Entre carta y carta, habrían llovido periódicos del cielo, de manera que podría aprovechar cualquier descanso para leer encabezados. De toparse con alguna palabra desconocida o algún hecho que requiriera constatación, no le habría alcanzado el tiempo para consultar con cuidado un diccionario o tomo de la enciclopedia. Pasarían, entretanto, pregoneros y opinionistas, trinando sentencias y dictámenes de naturalezas varias.

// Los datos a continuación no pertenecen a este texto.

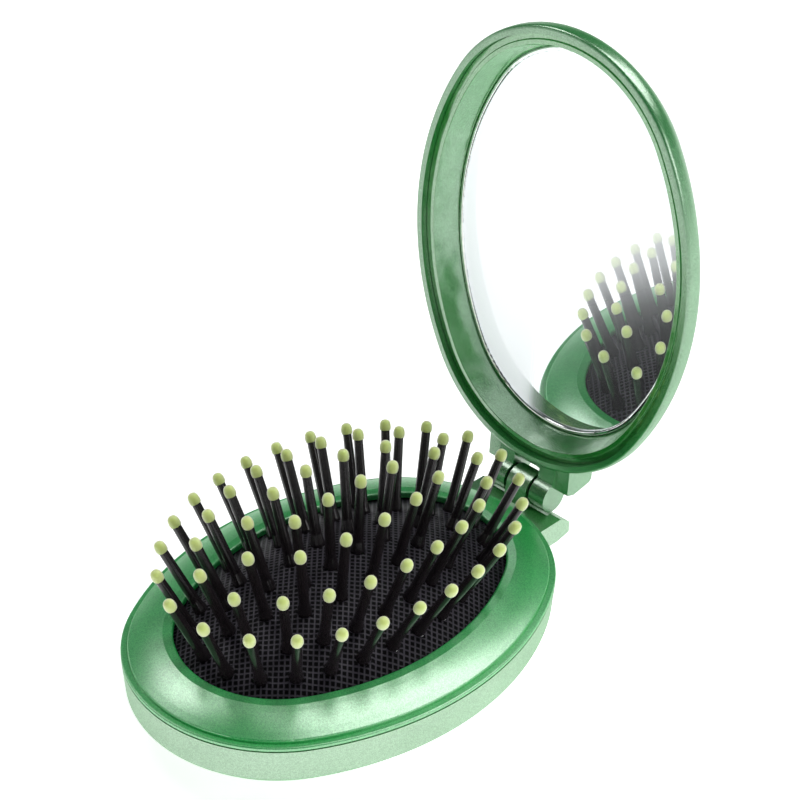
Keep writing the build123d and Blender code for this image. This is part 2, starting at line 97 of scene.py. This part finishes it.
# Square grid moulded on the cushion, across its bars, and where a ridge starts and is full
GRID_PITCH = 1.0 * MM
GRID_START, GRID_FULL = 0.26, 0.40
GRID_HEIGHT = 0.3 * MM
# The ridges' lighter colour is a painted highlight and the grooves' near-black is painted shade on
# the black rubber.
GROOVE_PAINTED_SHADE, RIDGE_PAINTED_HIGHLIGHT = (0.001, 0.001, 0.0015), (0.042, 0.036, 0.051)
GROOVE_SHEEN, RIDGE_SHEEN = 0.08, 0.5

# Tips: how deep light goes in, and their colours from the middle of each ball to its edge, paler
# at the edge as a painted sheen
RESIN_DEPTH = (0.0008, 0.001, 0.0004)
RESIN_AND_RIM_SHEEN = [(0.05, (0.78, 0.94, 0.30)), (0.35, (0.86, 0.98, 0.45)), (0.7, (0.96, 1.0, 0.72))]

# How the glass lies in its bed, and how the painted glow on it grows, in mm up the glass and
# across it
GLASS_LEAN = (-0.00182, -0.0135, -0.04636)
GLOW_SLANT, GLOW_SPAN, GLOW_STRENGTH = 0.685, 100.0, 0.6
GLOW_UP_GLASS = [
    (28.7, 0.01),
    (43.7, 0.07),
    (49.7, 0.15),
    (53.7, 0.28),
    (58.0, 0.46),
    (62.7, 0.58),
    (73.7, 0.97),
]
GLOW_BESIDE = [(2.0, 0.03), (5.0, 0.3), (7.0, 0.85), (9.0, 0.97)]

# Floor, surround and lights: each light's place, what it faces, its size and its power
FLOOR_HALF, FLOOR_DROP = 3.0, 0.0002
SURROUND = [(0.0, (0.95, 0.95, 0.95)), (0.16, (0.40, 0.41, 0.42)), (0.35, (0.07, 0.075, 0.08))]
LIGHTS = {
    "right": ((0.36, -0.09, 0.70), (0.0, 0, 0.03), (0.38, 0.66), 3.2),
    "left": ((-0.04, 0.41, 0.58), (0.0, 0, 0.03), (0.26, 0.20), 0.8),
    "front": ((0.20, -0.60, 0.35), (0.02, 0, 0.05), (0.4, 0.25), 0.9),
}

# Camera, at the photograph's angle
AZIMUTH, ELEVATION, ROLL = math.radians(-45.89), math.radians(33.05), math.radians(1.24)
DISTANCE, AIM_X, AIM_Z = 360.9 * MM, 13.79 * MM, 53.12 * MM


def add_object(name, data):
    obj = bpy.data.objects.new(name, data)
    bpy.context.scene.collection.objects.link(obj)
    return obj


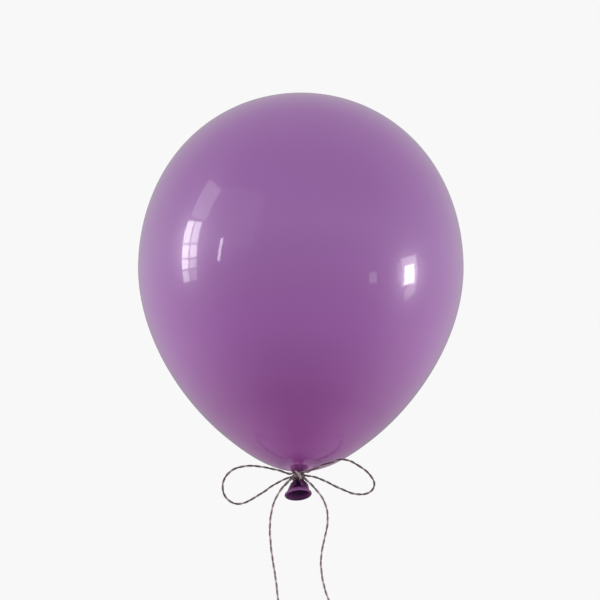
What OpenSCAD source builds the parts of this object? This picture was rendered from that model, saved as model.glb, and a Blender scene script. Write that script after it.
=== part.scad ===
// Inflated latex balloon, tied at the neck with twine in a bow.
// Millimetres. The origin is the centre of the tie. +Z runs up the balloon's axis to its crown,
// +X is to the right, and the bow's knot is on the -Y side, the front.

/* [Bulb] */
// Radius at the widest place
bulb_r = 127; // [110:1:150]
// Height of the crown above the widest place
crown_h = 137.5; // [120:0.5:165]
// Depth of the base below the widest place
base_h = 164; // [140:1:185]
// How far the flank runs straight up from the widest place, as a share of the crown's height
crown_flank = 0.58; // [0.5:0.01:0.7]
// How far the crown runs flat from the axis, as a share of the radius
crown_flat = 0.58; // [0.4:0.01:0.65]
// How far the flank runs straight down from the widest place, as a share of the base's depth
base_flank = 0.5; // [0.35:0.01:0.55]
// How far the base runs flat from the axis, as a share of the radius
base_flat = 0.35; // [0.3:0.01:0.5]
// How much fuller the skin stands near the neck
base_full = 1; // [0:0.1:1.2]
// Height of the base's lowest point above the tie
base_z = 7.8; // [7.4:0.1:8.8]
// Lean of the bulb to the right in degrees
bulb_lean = 0.35; // [0:0.05:0.6]
// Shift of the bulb to the right of the tie
bulb_shift = 0.9; // [0:0.1:1]
// Thickness that stands in for the stretched latex
skin_t = 0.4; // [0.3:0.1:0.6]

/* [Neck] */
// Radius of the dark neck where it leaves the bulb
neck_r = 7; // [6.6:0.1:7.4]
// Radius of the gathered latex inside the twine
waist_r = 3; // [2.8:0.1:3.2]

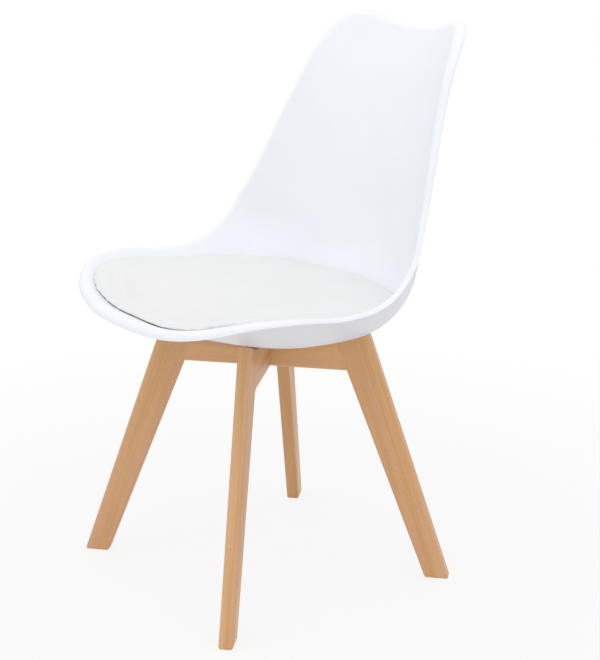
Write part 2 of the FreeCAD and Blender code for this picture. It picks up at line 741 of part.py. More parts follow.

Hazlitt tal vez no se contendría y, en pocos caracteres, anotaría respuestas en pequeños papelitos que luego doblaría y arrojaría a la calle, donde, quizá, uno que otro curioso se detendría a recogerlos, leerlos, emitir una opinión binaria –me gusta, no me gusta– o, incluso, a copiar al pie de la letra el mensaje de dicho papelito en otro idéntico, antes de volver a lanzar ambos a la calle.

A eso de la medianoche, vencido y abatido por una extraña melancolía, Hazlitt recogería su mesa, su silla y su pluma achatada por sobreuso. Entraría a su casa arrastrando las pantuflas patéticamente y se tiraría a la cama a no soñar con nada.